AVAILABLE DATA:
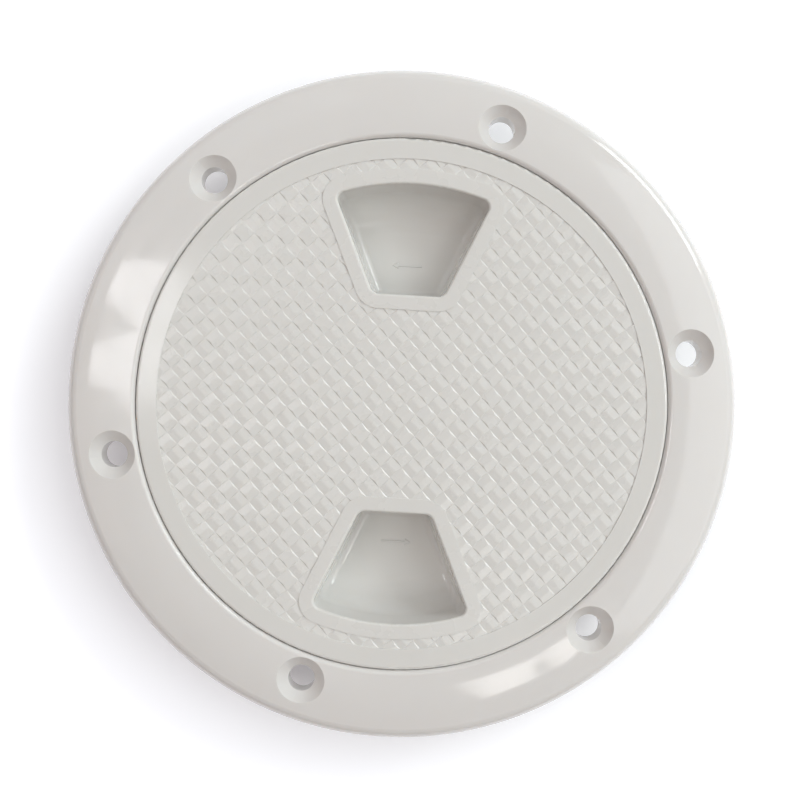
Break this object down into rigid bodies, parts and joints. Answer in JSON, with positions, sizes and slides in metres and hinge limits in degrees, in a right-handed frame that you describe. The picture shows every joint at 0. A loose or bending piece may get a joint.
--
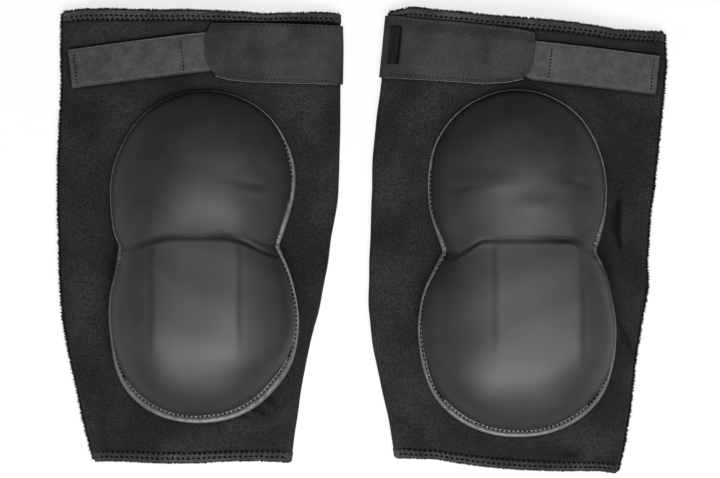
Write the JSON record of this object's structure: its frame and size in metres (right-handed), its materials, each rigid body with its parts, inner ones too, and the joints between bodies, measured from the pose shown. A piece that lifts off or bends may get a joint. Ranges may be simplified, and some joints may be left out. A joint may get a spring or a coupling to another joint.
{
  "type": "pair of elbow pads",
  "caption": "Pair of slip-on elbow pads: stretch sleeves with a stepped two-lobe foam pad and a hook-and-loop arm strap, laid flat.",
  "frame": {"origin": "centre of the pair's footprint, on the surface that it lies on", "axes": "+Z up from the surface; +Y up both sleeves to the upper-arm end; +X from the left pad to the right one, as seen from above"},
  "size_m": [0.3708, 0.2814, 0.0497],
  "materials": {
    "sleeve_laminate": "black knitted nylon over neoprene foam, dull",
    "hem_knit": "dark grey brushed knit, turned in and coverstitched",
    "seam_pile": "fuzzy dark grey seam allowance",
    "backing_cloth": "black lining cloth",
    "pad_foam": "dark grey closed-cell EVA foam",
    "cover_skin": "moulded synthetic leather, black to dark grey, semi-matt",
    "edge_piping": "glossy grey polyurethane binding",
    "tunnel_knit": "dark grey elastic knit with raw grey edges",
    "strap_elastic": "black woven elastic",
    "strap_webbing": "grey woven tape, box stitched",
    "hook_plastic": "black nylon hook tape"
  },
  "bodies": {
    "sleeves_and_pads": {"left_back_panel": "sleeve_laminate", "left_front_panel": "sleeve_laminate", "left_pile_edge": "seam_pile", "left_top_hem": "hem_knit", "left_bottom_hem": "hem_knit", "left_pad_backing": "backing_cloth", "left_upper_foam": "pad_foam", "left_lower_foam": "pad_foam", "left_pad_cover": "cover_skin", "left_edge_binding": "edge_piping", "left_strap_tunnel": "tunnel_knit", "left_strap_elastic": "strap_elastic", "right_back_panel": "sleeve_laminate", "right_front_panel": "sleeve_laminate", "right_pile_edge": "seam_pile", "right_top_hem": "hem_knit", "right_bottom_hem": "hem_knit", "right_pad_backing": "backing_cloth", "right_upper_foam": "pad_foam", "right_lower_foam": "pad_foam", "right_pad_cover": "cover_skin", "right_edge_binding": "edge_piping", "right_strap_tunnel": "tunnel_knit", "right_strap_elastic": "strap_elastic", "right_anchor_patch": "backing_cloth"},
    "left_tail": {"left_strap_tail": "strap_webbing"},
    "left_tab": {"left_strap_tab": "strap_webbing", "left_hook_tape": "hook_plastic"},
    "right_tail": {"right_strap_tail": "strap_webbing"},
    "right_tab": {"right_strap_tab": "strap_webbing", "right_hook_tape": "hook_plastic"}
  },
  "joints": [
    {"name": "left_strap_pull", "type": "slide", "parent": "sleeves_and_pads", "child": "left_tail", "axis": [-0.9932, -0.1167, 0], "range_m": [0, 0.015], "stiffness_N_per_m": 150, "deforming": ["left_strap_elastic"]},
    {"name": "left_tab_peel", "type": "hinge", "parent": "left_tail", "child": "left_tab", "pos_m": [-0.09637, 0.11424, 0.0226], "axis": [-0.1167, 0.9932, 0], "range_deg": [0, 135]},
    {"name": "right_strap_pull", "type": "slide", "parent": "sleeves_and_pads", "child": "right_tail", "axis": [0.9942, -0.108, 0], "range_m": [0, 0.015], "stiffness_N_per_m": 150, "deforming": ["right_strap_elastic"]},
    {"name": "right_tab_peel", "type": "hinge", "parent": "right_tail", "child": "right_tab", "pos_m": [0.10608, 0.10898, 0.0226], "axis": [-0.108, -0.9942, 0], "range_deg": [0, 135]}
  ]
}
==
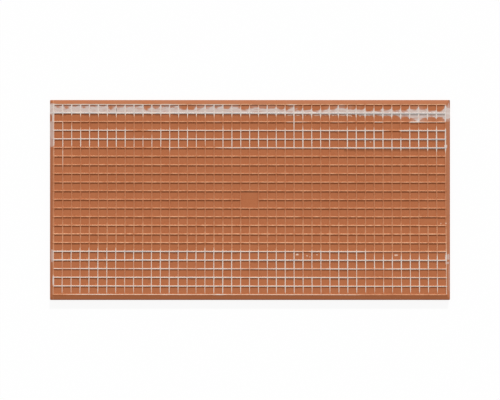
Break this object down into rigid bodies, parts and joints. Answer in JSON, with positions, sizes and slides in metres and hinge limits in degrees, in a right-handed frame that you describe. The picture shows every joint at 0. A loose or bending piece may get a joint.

WHAT IS EXPECTED: Write out every line from the entries where "materials" appears.

FULL OUTPUT:
Write the JSON record of this object's structure: its frame and size in metres (right-handed), its materials, each rigid body with its parts, inner ones too, and the joints between bodies, measured from the pose shown. A piece that lifts off or bends may get a joint. Ranges may be simplified, and some joints may be left out. A joint may get a spring or a coupling to another joint.
  "materials": {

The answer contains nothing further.